━━━ LISTED ENTRIES

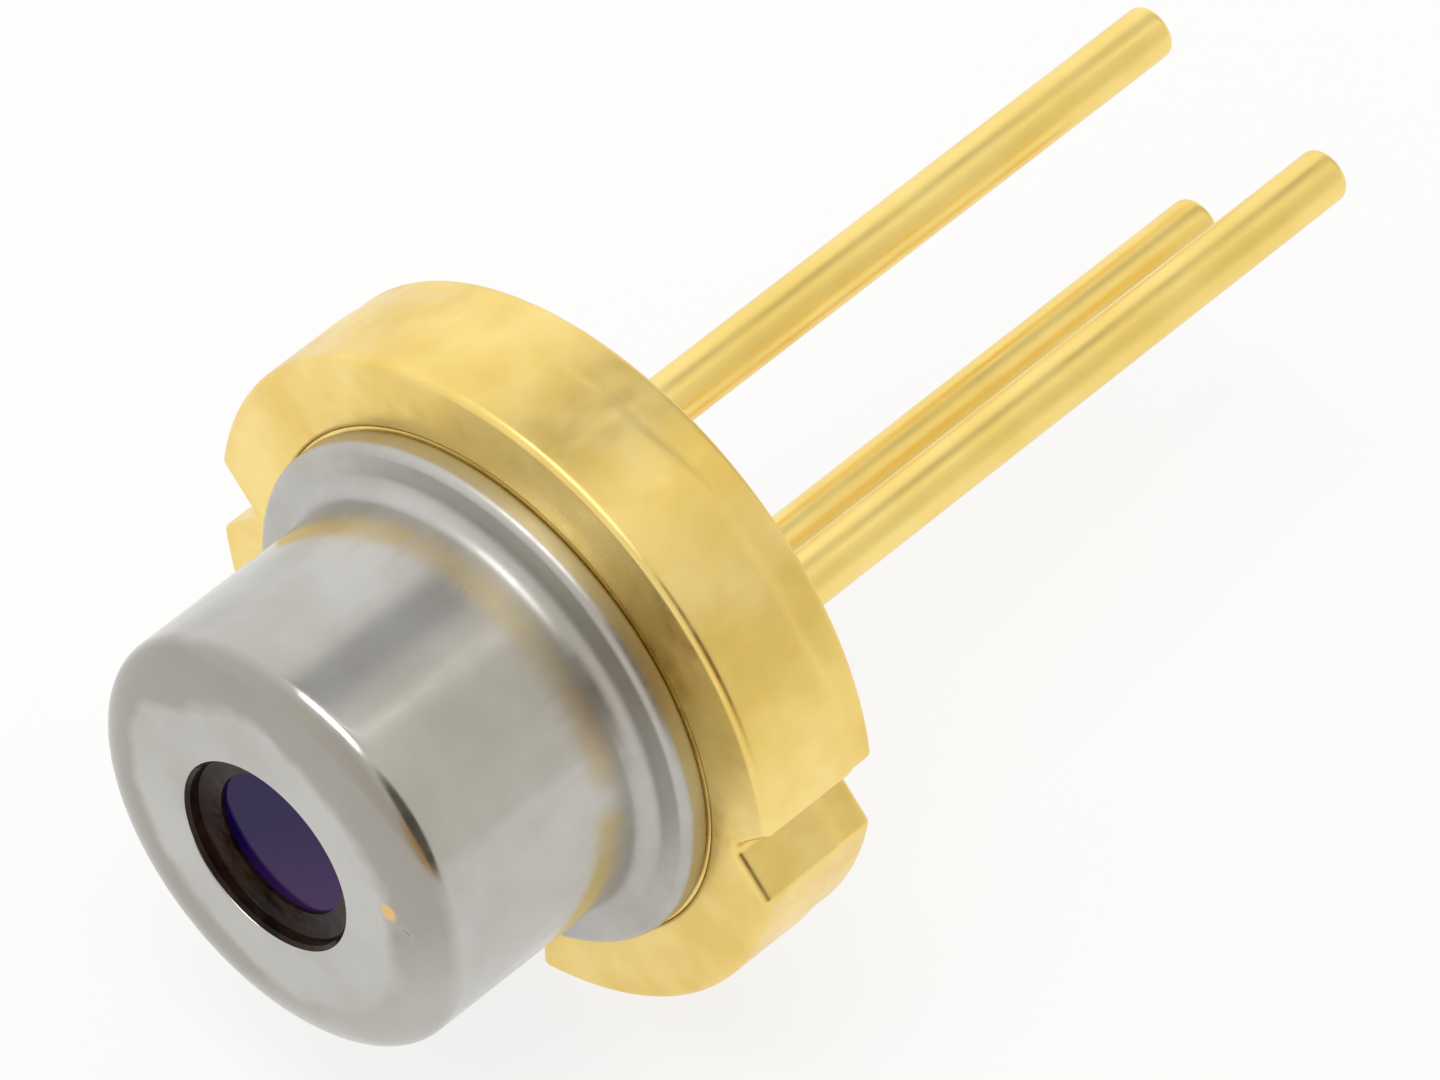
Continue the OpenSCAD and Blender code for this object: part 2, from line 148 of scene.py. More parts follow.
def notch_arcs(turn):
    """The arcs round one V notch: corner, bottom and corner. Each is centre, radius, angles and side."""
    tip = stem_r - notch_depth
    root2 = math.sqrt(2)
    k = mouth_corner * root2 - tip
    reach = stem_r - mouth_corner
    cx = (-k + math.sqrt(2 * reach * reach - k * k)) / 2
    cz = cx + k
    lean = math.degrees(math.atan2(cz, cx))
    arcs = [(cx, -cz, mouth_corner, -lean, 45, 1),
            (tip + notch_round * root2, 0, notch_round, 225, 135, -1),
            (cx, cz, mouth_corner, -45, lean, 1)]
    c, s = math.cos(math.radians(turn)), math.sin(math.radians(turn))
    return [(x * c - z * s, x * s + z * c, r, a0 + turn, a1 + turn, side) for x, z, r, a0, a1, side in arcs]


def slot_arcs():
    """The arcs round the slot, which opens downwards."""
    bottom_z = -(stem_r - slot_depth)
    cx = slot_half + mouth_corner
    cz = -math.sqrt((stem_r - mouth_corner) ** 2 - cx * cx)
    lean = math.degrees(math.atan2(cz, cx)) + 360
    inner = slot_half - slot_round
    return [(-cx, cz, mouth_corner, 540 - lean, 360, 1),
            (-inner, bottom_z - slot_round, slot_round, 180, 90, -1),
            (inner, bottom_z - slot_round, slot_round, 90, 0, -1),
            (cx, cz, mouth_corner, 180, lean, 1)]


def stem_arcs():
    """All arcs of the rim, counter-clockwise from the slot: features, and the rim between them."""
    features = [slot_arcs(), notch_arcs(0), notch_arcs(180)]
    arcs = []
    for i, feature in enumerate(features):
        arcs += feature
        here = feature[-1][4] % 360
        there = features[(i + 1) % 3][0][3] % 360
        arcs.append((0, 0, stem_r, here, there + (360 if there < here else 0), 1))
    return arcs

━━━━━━
━━━ LISTED ENTRIES

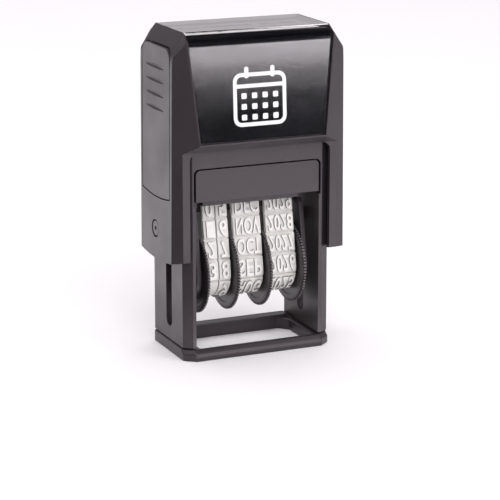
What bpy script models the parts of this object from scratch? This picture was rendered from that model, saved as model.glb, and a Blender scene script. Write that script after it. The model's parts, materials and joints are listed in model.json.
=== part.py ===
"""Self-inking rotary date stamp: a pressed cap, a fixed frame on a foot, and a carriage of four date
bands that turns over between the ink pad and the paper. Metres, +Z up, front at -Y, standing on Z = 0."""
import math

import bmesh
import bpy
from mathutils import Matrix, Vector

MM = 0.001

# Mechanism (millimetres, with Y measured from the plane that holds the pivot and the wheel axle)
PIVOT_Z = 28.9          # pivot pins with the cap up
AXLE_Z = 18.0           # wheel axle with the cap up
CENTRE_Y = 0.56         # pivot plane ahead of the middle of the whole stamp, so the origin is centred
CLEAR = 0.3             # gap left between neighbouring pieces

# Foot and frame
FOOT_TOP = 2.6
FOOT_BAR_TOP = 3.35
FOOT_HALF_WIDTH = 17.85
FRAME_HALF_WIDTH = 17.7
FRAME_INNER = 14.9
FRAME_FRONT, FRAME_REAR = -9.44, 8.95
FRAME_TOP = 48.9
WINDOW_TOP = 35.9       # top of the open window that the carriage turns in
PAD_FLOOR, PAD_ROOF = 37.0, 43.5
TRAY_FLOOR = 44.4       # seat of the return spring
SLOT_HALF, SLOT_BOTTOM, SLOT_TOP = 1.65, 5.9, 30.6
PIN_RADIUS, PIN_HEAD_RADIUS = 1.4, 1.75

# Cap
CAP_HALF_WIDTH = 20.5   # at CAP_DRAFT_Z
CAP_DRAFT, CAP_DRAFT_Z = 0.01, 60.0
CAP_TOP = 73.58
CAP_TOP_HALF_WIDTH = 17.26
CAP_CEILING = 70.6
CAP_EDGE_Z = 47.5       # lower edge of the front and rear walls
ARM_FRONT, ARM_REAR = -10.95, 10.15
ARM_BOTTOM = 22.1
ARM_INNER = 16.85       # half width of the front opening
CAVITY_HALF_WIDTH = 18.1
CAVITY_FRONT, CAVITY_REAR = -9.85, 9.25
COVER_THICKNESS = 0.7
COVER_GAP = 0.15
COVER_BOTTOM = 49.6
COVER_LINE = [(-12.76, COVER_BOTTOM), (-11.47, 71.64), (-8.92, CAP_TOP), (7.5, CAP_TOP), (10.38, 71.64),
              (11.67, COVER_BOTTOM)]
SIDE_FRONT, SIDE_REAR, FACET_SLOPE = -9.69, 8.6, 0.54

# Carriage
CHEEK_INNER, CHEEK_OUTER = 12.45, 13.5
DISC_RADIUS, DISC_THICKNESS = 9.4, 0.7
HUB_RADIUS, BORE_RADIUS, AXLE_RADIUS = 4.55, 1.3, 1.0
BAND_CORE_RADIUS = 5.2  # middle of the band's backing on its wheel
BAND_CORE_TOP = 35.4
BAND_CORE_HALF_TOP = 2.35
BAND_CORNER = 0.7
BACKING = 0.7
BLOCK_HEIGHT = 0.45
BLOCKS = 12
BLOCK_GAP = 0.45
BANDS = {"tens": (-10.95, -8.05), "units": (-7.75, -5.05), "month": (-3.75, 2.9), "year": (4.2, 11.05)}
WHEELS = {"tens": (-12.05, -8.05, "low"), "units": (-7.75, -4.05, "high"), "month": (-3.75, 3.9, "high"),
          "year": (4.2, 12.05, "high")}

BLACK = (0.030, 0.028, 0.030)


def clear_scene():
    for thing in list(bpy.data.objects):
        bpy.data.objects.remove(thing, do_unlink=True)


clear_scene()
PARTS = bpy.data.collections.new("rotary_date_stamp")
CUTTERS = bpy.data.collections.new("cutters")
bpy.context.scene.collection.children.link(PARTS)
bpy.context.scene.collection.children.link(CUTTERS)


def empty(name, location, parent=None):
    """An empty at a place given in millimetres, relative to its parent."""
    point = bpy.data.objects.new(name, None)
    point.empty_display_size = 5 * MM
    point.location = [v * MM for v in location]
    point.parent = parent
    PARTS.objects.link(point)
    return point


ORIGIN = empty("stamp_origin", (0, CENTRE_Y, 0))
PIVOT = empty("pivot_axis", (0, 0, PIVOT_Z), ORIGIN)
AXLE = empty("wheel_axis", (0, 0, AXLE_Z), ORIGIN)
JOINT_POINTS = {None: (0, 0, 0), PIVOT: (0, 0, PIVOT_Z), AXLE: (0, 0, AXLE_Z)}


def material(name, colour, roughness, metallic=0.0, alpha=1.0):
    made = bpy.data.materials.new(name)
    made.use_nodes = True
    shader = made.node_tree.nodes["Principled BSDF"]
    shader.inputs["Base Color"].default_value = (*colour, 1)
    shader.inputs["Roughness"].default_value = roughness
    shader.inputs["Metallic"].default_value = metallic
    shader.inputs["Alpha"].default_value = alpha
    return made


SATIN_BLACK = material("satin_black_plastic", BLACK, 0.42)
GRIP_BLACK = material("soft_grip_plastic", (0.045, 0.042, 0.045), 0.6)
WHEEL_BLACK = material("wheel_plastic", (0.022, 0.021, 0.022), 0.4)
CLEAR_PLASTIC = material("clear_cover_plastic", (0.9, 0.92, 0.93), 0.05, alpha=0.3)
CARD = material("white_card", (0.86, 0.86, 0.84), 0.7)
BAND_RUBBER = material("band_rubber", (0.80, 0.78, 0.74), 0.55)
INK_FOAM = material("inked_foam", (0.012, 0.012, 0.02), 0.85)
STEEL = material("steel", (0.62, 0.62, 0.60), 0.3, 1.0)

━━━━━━

REQUIREMENTS: Repeat, exactly as they stand above, the lines from the line with "Continue the OpenSCAD" to the line with "return [(x *", both lines included.

THE OUTPUT:
Continue the OpenSCAD and Blender code for this object: part 2, from line 148 of scene.py. More parts follow.
def notch_arcs(turn):
    """The arcs round one V notch: corner, bottom and corner. Each is centre, radius, angles and side."""
    tip = stem_r - notch_depth
    root2 = math.sqrt(2)
    k = mouth_corner * root2 - tip
    reach = stem_r - mouth_corner
    cx = (-k + math.sqrt(2 * reach * reach - k * k)) / 2
    cz = cx + k
    lean = math.degrees(math.atan2(cz, cx))
    arcs = [(cx, -cz, mouth_corner, -lean, 45, 1),
            (tip + notch_round * root2, 0, notch_round, 225, 135, -1),
            (cx, cz, mouth_corner, -45, lean, 1)]
    c, s = math.cos(math.radians(turn)), math.sin(math.radians(turn))
    return [(x * c - z * s, x * s + z * c, r, a0 + turn, a1 + turn, side) for x, z, r, a0, a1, side in arcs]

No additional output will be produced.